Le parole di accuse verso Donald Trump – non certo le prime, dopo il famoso tweet legato al ritiro dell’invito da parte del Presidente USA ai Golden State Warriors alla Casa Bianca – fanno parte di una visione matura della vita e del ruolo a cui il campione di Cleveland si sente chiamato. “Sì – conferma lui – sento il bisogno di far sentire la mia voce su certi temi. Non dico che tutti devono farlo, assolutamente no, ma io questa necessità la sento, perché sono convinto di essere stato chiamato a servire una causa più alta”. Il confronto/scontro con l’attuale inquilino della Casa Bianca torna poi d’attualità quando al giocatore di Akron viene chiesto del paradosso di uno stato (il suo Ohio) che venera LeBron James ma che poi vota a grande maggioranza per Donald Trump. “Perché tanta gente non ama LeBron James ma ama soltanto quello che faccio in campo. Mi ammira come giocatore ma non come uomo, non per quello che rappresento”. Una questione delicata, come delicato resta il rapporto verso una città, una squadra e un proprietario che gli si sono rivoltati contro quando James ha scelto di lasciare i Cavs semplicemente per esercitare altrove la sua professione: “Non mi piace tornare sull’argomento della famosa lettera di Dan Gilbert nell’estate del 2010, ma penso che in quelle parole l’argomento razziale fosse ben presente. Ed è un peccato, perché fino a quel momento ero convinto e sicuro di aver dato tutto quello che era nelle mie possibilità alla città e a quel proprietario”. Una confessione che si chiude su un’ultima domanda, che mette di fronte LeBron James a un possibile suo debito verso la città di Cleveland. “Io non devo niente a nessuno”, la risposta secca del re.

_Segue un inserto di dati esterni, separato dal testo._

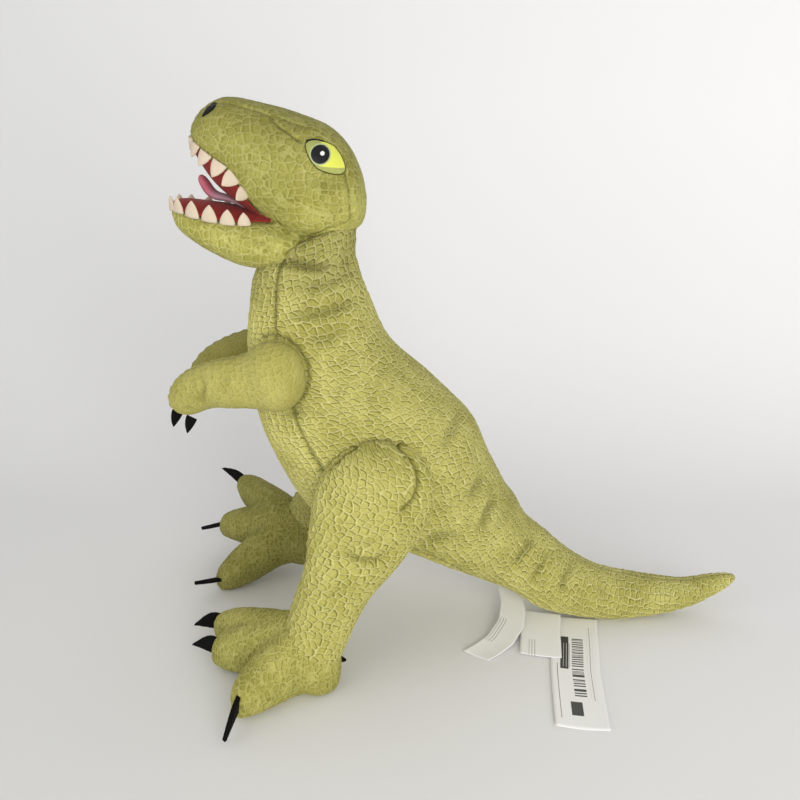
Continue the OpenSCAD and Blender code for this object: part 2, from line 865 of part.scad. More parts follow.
stand() size_label();
stand() loop_label();
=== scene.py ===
# %% [markdown]
# # A stuffed dinosaur
# The real toy is soft plush, cut in panels, sewn inside out, turned and filled with fibre. Its teeth, tongue
# and claws are felt, and its eyes and nostrils are embroidered. This lesson sews it again in Blender, round
# a frame that already holds every part's place and every joint.

# %% Load the frame
import json
import math
import bmesh
import bpy
import numpy as np
from mathutils import Matrix, Vector, noise
from mathutils.bvhtree import BVHTree
from mathutils.kdtree import KDTree


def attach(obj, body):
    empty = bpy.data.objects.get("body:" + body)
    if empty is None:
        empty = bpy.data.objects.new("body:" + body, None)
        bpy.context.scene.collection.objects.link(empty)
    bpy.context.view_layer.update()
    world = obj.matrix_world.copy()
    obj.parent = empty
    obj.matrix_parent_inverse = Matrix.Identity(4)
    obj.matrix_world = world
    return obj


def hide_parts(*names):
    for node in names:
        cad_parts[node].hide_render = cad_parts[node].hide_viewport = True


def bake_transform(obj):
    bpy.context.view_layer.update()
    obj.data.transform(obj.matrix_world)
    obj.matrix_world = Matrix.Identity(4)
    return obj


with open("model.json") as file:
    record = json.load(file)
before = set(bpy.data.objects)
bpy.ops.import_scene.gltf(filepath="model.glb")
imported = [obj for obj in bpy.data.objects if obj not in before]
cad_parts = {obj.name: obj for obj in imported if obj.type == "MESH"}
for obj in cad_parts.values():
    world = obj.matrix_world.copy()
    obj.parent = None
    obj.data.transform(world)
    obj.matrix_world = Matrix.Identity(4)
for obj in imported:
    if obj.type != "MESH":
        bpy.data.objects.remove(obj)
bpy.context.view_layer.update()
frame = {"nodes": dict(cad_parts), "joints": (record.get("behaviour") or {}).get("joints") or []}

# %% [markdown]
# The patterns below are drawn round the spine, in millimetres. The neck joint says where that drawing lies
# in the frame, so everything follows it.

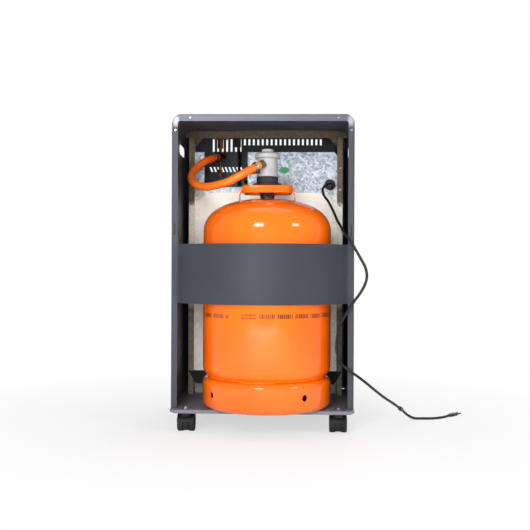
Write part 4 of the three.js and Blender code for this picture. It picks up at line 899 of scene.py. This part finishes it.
# %% Handle and valve
HANDLE_TOP = 569.5
bm = bmesh.new()
outer = rounded(BOTTLE_X - 59, BOTTLE_Y - 42, BOTTLE_X + 59, BOTTLE_Y + 42, 24, steps=10)
inner = rounded(BOTTLE_X - 53, BOTTLE_Y - 36, BOTTLE_X + 53, BOTTLE_Y + 36, 18, steps=10)
pressed(bm, [outer, inner], HANDLE_TOP - 18, 18, axis="z")
soften(bm, 2.6, segments=5, angle=50)
for side in (-1, 1):
    x = BOTTLE_X + side * 59
    foot = x + side * 7
    leg = [(x - side * 0.3, HANDLE_TOP - 4), (x - side * 2.5, HANDLE_TOP - 4), (foot - side * 2.5, 533.5 + 14),
           (foot - side * 2.5, 533.5), (foot, 533.5), (foot, 533.5 + 14)]
    pressed(bm, [leg], BOTTLE_Y - 19, 38, axis="y")
put("rolled_handle", bm, bottle_enamel, ["bottle_handle"], smooth=35)

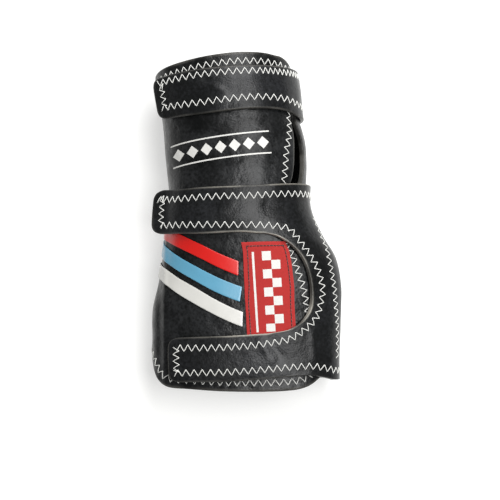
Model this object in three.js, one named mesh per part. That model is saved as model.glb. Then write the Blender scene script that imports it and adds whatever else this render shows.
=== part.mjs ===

Che spiega così: “Mia madre un giorno mi ha detto che non le dovevo nulla, pur con tutto quello che una donna del genere aveva fatto per me. Da quel momento ho saputo di non dover nulla a nessuno. Ma quello che invece sono disposto a dare alla città di Cleveland è tutto il mio impegno, la mia passione, la mia ispirazione. Finché indosserò quella maglia, voglio essere d’ispirazione per questa gente”. Ma proprio in questa frase si nasconde il timore di molti, che non possono non chiedersi: fino a quando LeBron James sceglierà di indossarla?